• clairhenderson

Melt in the Mouth MUSHROOMS!


You probably know I love a mushroom. I love a forage and I love the thrill of only being 99.9% sure you'll live to the end of your dinner.


Of course mushrooms in the wild have a pretty bad rep. We have been told, for good reason, don't touch, don't eat, they're poisonous. And the reality is that yes, there are a couple in the British Countryside that could finish you off if you popped them in a risotto. And plenty more that would give you a tummy ache/make you see god/pee purple pee for a week.

But there are also some tasty specimens out there if you get good guidance, do your homework and double check. Or even beautiful findings if you still don't want to touch. If nothing else, it's an exciting reason to jump out of bed on a bright autumn morning and take a stroll in the woods. Even if you are not collecting, once you get your eye in, you will see them everywhere! If you are thinking about having a delve for the first time, I can thoroughly recommend John Wright's River Cottage Guide to Mushrooms as a light starter. And a full on forage with Essex forage expert Leon Lewis for a heavier main course. (he's easy to find on facebook)





The passion is real as there really are many magic things about mushrooms. They are not technically vegetables as they're not actually plants. They're fungi and have about as much in common with a potato as they do with a rhinosaurus. I know. Crazy.
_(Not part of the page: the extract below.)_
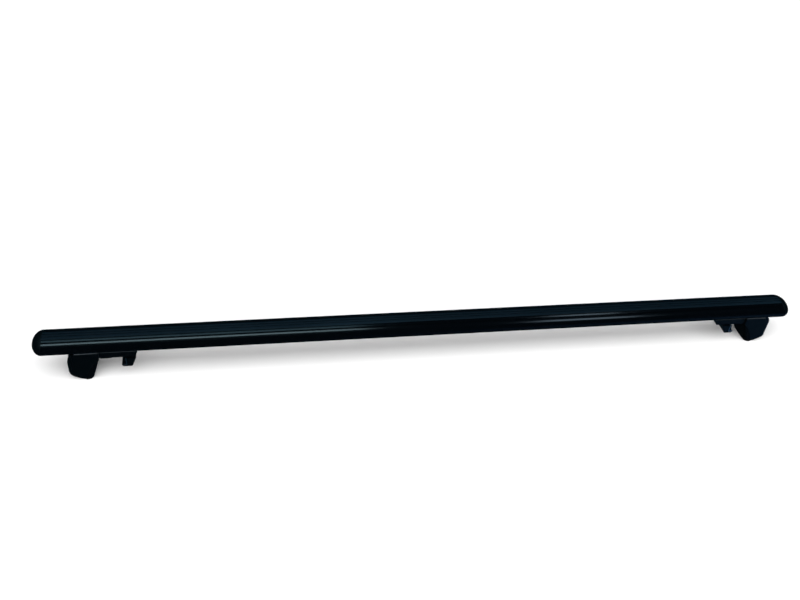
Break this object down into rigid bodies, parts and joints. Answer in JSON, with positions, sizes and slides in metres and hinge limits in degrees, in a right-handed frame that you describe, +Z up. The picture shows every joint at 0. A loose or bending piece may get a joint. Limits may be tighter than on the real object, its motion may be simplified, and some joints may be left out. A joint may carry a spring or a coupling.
{
  "type": "roof rack crossbar",
  "caption": "Black oval roof crossbar with a ribbed rubber strip, rounded end caps and clamping feet for raised side rails, each with a screw-driven jaw and a locking cover.",
  "frame": {"origin": "on the ground plane that the feet stand on, under the middle of the bar", "axes": "+X along the bar, +Y to the rear, +Z up"},
  "size_m": [1.2, 0.048, 0.0724],
  "materials": {
    "black_aluminium": "satin black anodised extrusion",
    "black_plastic": "fine-grained black glass-filled nylon",
    "black_rubber": "matt black rubber",
    "zinc_steel": "bright zinc-plated steel",
    "lock_metal": "nickel-plated lock barrel"
  },
  "bodies": {
    "bar": {"bar_extrusion": "black_aluminium", "top_strip": "black_rubber", "end_cap_left": "black_plastic", "end_cap_right": "black_plastic"},
    "foot_left": {"foot_body_left": "black_plastic", "foot_gasket_left": "black_rubber", "toe_pad_left": "black_rubber", "rail_pads_left": "black_rubber", "clamp_washer_left": "zinc_steel", "screw_clip_left": "zinc_steel", "cover_pin_left": "zinc_steel", "fixing_screw_left": "zinc_steel", "slot_nut_left": "zinc_steel"},
    "clamp_screw_left": {"clamp_screw_left": "zinc_steel"},
    "jaw_left": {"jaw_left": "black_plastic", "hook_plate_left": "zinc_steel", "jaw_pad_left": "black_rubber", "jaw_nut_left": "zinc_steel"},
    "cover_left": {"outer_cover_left": "black_plastic"},
    "lock_left": {"lock_barrel_left": "lock_metal"},
    "foot_right": {"foot_body_right": "black_plastic", "foot_gasket_right": "black_rubber", "toe_pad_right": "black_rubber", "rail_pads_right": "black_rubber", "clamp_washer_right": "zinc_steel", "screw_clip_right": "zinc_steel", "cover_pin_right": "zinc_steel", "fixing_screw_right": "zinc_steel", "slot_nut_right": "zinc_steel"},
    "clamp_screw_right": {"clamp_screw_right": "zinc_steel"},
    "jaw_right": {"jaw_right": "black_plastic", "hook_plate_right": "zinc_steel", "jaw_pad_right": "black_rubber", "jaw_nut_right": "zinc_steel"},
    "cover_right": {"outer_cover_right": "black_plastic"},
    "lock_right": {"lock_barrel_right": "lock_metal"}
  },
  "joints": [
    {"name": "foot_left_slide", "type": "slide", "parent": "bar", "child": "foot_left", "axis": [-1, 0, 0], "range_m": [-0.15, 0.025]},
    {"name": "clamp_screw_left_turn", "type": "hinge", "parent": "foot_left", "child": "clamp_screw_left", "pos_m": [-0.544, 0, 0.0413], "axis": [1, 0, 0], "range_deg": [-1081, 9721]},
    {"name": "jaw_left_slide", "type": "slide", "parent": "foot_left", "child": "jaw_left", "axis": [-1, 0, 0], "range_m": [-0.0024, 0.0216]},
    {"name": "cover_left_hinge", "type": "hinge", "parent": "foot_left", "child": "cover_left", "pos_m": [-0.5494, 0, 0.016], "axis": [0, -1, 0], "range_deg": [0, 95]},
    {"name": "lock_left_turn", "type": "hinge", "parent": "cover_left", "child": "lock_left", "pos_m": [-0.551, 0, 0.027], "axis": [-1, 0, 0], "range_deg": [0, 90]},
    {"name": "foot_right_slide", "type": "slide", "parent": "bar", "child": "foot_right", "axis": [1, 0, 0], "range_m": [-0.15, 0.012]},
    {"name": "clamp_screw_right_turn", "type": "hinge", "parent": "foot_right", "child": "clamp_screw_right", "pos_m": [0.559, 0, 0.0413], "axis": [-1, 0, 0], "range_deg": [-7561, 3241]},
    {"name": "jaw_right_slide", "type": "slide", "parent": "foot_right", "child": "jaw_right", "axis": [1, 0, 0], "range_m": [-0.0168, 0.0072]},
    {"name": "cover_right_hinge", "type": "hinge", "parent": "foot_right", "child": "cover_right", "pos_m": [0.5644, 0, 0.016], "axis": [0, 1, 0], "range_deg": [0, 95]},
    {"name": "lock_right_turn", "type": "hinge", "parent": "cover_right", "child": "lock_right", "pos_m": [0.566, 0, 0.027], "axis": [-1, 0, 0], "range_deg": [0, 90]}
  ],
  "couplings": [
    {"joint": "clamp_screw_left_turn", "follows": "jaw_left_slide", "rad_per_m": 7854},
    {"joint": "clamp_screw_right_turn", "follows": "jaw_right_slide", "rad_per_m": 7854}
  ]
}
There are many many mycophiles (mushroom lovers) who believe that they are a hugely under researched source of health and wellbeing, medicine and healing qualities. Whether this is true or not, we do know for certain that they are very high in protein, great if you don't eat much meat; and high in vitamin D and other mood boosting chemicals.


So this week we have included beautiful meaty, ear-like Oyster mushrooms. Grown in Poland and arrived by road, these gorgeous silky autumn magicians are a delight to add to any dinner table. With their meaty consistency - they don't shrink as much as cup mushrooms - they are perfect as a meat substitute in things like fajitas, pies or stir fries. But for an easy way to show off the best qualities of these gorgeous beings, I would suggest this recipe. They do get a really good crisp finish in an airfryer, but if you're feeling decadant, a couple of inches of oil and you will be creating restaurant level grub.




Ingredients


A note on washing mushrooms. All fruit and veg should be well washed before cooking or eating. Whether they are home grown, wrapped in plastic, organic or none of the above. They have grown in the open air, they have been handled, they have been transported, they may have been stored in a warehouse or container. Always wash them. Mushrooms however are more tricky as (less so for this recipe but) you don't usually want to get water on them as it can make them slimy! I wipe them with a kitchen towel but there are various cloths and brushes you can buy to aid your mushroom cleaning!


And a note on flours. You may have your best batter combo sewn up and i'd love to hear yours if you do. Like so many recipes, we have our own family traditions. But if you're still finding yours, I would suggest trying the below mix of plain and rice. The plain flour makes a spectacular colour, and the rice flour for the best crunch.



Oyster Mushrooms

200ml Plant based milk


Seasoning

1tsp garlic powder

1tsp salt

1/2 tsp chilli powder (or more if you're feeling dangerous)

2 tbsps rice flour

2 tbsp plain flour



Method


1. If you have large mushrooms, you may want to chop them. ideally each mushroom piece should be 2-3 bites. Too small and they're just batter. Too big and they're just mushroom. Soak the mushroom or mushroom pieces in a shallow bowl of milk for at least 30 minutes. In the meantime fire up your air fryer, or get a couple of inches of oil hot hot hot.


2. Mix up the seasoning in a shallow bowl for easy of dipping.


3. Dip each piece of mushroom into the mix and leave on a piece of baking paper. Once you've completed the dipping, you can redip in the milk and then again the seasoning for extra crunchy coating. Don't worry if it gets a bit messy and patchy.


4. Place your mushrooms in a single layer in a preheated fryer, or in the hot oil for about 5 minutes. Shake and fry for a further 5 minutes.


5. Drain on kitchen towel and let cool for a moment, then serve up with dips of your choice. As I like chilli, I have gone for a cooling Raita here, but tomato or chilli sauces are great too!